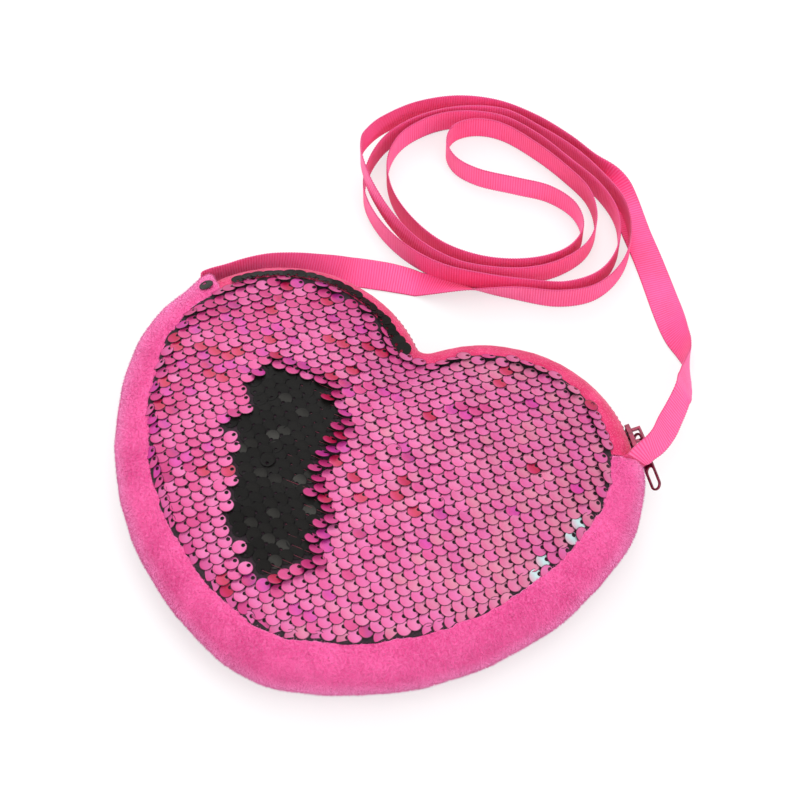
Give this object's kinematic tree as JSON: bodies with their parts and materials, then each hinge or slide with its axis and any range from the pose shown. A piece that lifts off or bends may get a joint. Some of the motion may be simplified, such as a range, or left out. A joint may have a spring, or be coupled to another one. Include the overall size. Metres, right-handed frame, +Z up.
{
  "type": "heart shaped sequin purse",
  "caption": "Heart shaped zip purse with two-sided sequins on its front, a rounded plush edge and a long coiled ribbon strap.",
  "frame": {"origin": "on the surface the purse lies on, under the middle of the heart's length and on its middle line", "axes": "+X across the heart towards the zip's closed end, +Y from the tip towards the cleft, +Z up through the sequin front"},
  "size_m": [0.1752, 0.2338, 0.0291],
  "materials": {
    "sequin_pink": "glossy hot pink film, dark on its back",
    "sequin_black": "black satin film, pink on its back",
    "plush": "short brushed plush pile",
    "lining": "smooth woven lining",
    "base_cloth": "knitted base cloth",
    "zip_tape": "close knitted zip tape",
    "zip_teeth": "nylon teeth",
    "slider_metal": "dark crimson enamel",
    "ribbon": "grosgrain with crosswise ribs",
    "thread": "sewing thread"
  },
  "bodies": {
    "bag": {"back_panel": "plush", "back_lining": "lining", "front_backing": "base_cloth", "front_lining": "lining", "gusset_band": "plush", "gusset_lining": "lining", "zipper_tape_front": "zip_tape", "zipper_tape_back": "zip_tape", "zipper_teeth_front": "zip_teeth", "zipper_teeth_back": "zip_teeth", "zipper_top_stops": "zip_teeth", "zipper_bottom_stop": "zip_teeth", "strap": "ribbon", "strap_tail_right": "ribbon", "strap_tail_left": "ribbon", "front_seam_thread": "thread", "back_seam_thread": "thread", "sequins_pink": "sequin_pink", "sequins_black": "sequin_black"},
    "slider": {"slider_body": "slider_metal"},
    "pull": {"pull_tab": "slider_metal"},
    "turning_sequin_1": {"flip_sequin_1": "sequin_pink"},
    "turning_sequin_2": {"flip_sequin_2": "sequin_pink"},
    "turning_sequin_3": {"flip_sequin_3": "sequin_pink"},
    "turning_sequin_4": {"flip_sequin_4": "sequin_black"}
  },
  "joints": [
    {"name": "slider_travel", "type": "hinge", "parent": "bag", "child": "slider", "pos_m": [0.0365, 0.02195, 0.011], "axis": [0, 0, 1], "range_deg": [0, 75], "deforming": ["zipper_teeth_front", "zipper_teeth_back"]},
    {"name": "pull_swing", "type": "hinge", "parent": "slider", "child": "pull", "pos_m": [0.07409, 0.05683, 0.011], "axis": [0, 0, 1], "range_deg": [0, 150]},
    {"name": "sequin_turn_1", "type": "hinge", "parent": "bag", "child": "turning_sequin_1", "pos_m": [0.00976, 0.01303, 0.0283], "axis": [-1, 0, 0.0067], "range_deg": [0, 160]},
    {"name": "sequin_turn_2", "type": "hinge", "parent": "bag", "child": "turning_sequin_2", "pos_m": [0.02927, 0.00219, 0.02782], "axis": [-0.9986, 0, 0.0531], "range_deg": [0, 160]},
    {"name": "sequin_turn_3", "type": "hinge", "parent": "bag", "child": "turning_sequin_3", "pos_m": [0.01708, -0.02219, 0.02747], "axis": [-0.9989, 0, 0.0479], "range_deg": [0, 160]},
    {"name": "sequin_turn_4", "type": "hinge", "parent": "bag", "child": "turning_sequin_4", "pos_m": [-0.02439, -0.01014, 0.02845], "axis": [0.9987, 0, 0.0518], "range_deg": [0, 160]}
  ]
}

------------

* **EXERCISE PROMPT**: Copy all of the data. Keep every word exactly as it is.

* **ANSWER TO THE TASK**:
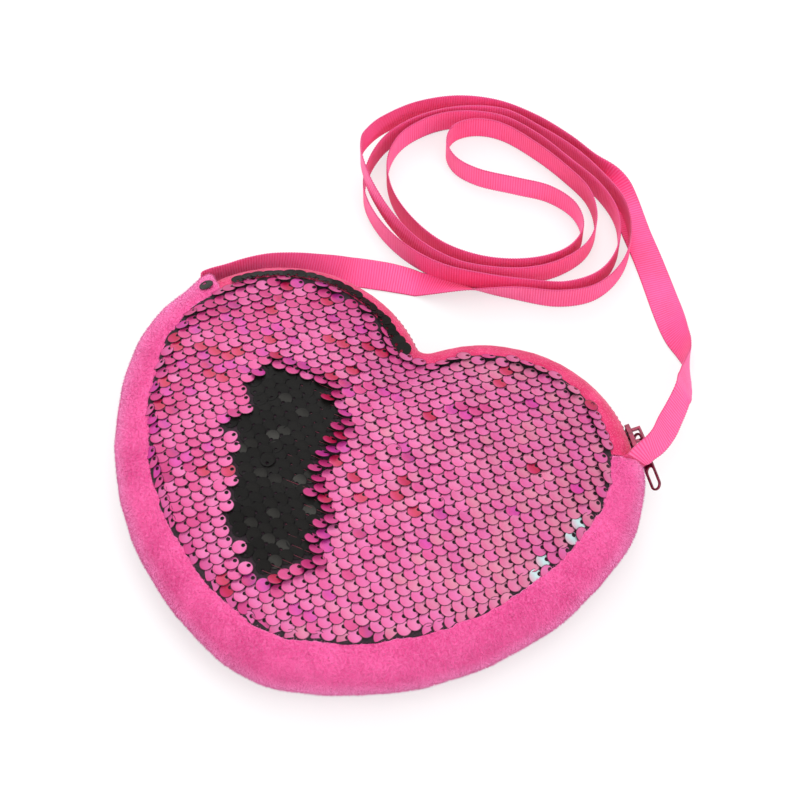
Give this object's kinematic tree as JSON: bodies with their parts and materials, then each hinge or slide with its axis and any range from the pose shown. A piece that lifts off or bends may get a joint. Some of the motion may be simplified, such as a range, or left out. A joint may have a spring, or be coupled to another one. Include the overall size. Metres, right-handed frame, +Z up.
{
  "type": "heart shaped sequin purse",
  "caption": "Heart shaped zip purse with two-sided sequins on its front, a rounded plush edge and a long coiled ribbon strap.",
  "frame": {"origin": "on the surface the purse lies on, under the middle of the heart's length and on its middle line", "axes": "+X across the heart towards the zip's closed end, +Y from the tip towards the cleft, +Z up through the sequin front"},
  "size_m": [0.1752, 0.2338, 0.0291],
  "materials": {
    "sequin_pink": "glossy hot pink film, dark on its back",
    "sequin_black": "black satin film, pink on its back",
    "plush": "short brushed plush pile",
    "lining": "smooth woven lining",
    "base_cloth": "knitted base cloth",
    "zip_tape": "close knitted zip tape",
    "zip_teeth": "nylon teeth",
    "slider_metal": "dark crimson enamel",
    "ribbon": "grosgrain with crosswise ribs",
    "thread": "sewing thread"
  },
  "bodies": {
    "bag": {"back_panel": "plush", "back_lining": "lining", "front_backing": "base_cloth", "front_lining": "lining", "gusset_band": "plush", "gusset_lining": "lining", "zipper_tape_front": "zip_tape", "zipper_tape_back": "zip_tape", "zipper_teeth_front": "zip_teeth", "zipper_teeth_back": "zip_teeth", "zipper_top_stops": "zip_teeth", "zipper_bottom_stop": "zip_teeth", "strap": "ribbon", "strap_tail_right": "ribbon", "strap_tail_left": "ribbon", "front_seam_thread": "thread", "back_seam_thread": "thread", "sequins_pink": "sequin_pink", "sequins_black": "sequin_black"},
    "slider": {"slider_body": "slider_metal"},
    "pull": {"pull_tab": "slider_metal"},
    "turning_sequin_1": {"flip_sequin_1": "sequin_pink"},
    "turning_sequin_2": {"flip_sequin_2": "sequin_pink"},
    "turning_sequin_3": {"flip_sequin_3": "sequin_pink"},
    "turning_sequin_4": {"flip_sequin_4": "sequin_black"}
  },
  "joints": [
    {"name": "slider_travel", "type": "hinge", "parent": "bag", "child": "slider", "pos_m": [0.0365, 0.02195, 0.011], "axis": [0, 0, 1], "range_deg": [0, 75], "deforming": ["zipper_teeth_front", "zipper_teeth_back"]},
    {"name": "pull_swing", "type": "hinge", "parent": "slider", "child": "pull", "pos_m": [0.07409, 0.05683, 0.011], "axis": [0, 0, 1], "range_deg": [0, 150]},
    {"name": "sequin_turn_1", "type": "hinge", "parent": "bag", "child": "turning_sequin_1", "pos_m": [0.00976, 0.01303, 0.0283], "axis": [-1, 0, 0.0067], "range_deg": [0, 160]},
    {"name": "sequin_turn_2", "type": "hinge", "parent": "bag", "child": "turning_sequin_2", "pos_m": [0.02927, 0.00219, 0.02782], "axis": [-0.9986, 0, 0.0531], "range_deg": [0, 160]},
    {"name": "sequin_turn_3", "type": "hinge", "parent": "bag", "child": "turning_sequin_3", "pos_m": [0.01708, -0.02219, 0.02747], "axis": [-0.9989, 0, 0.0479], "range_deg": [0, 160]},
    {"name": "sequin_turn_4", "type": "hinge", "parent": "bag", "child": "turning_sequin_4", "pos_m": [-0.02439, -0.01014, 0.02845], "axis": [0.9987, 0, 0.0518], "range_deg": [0, 160]}
  ]
}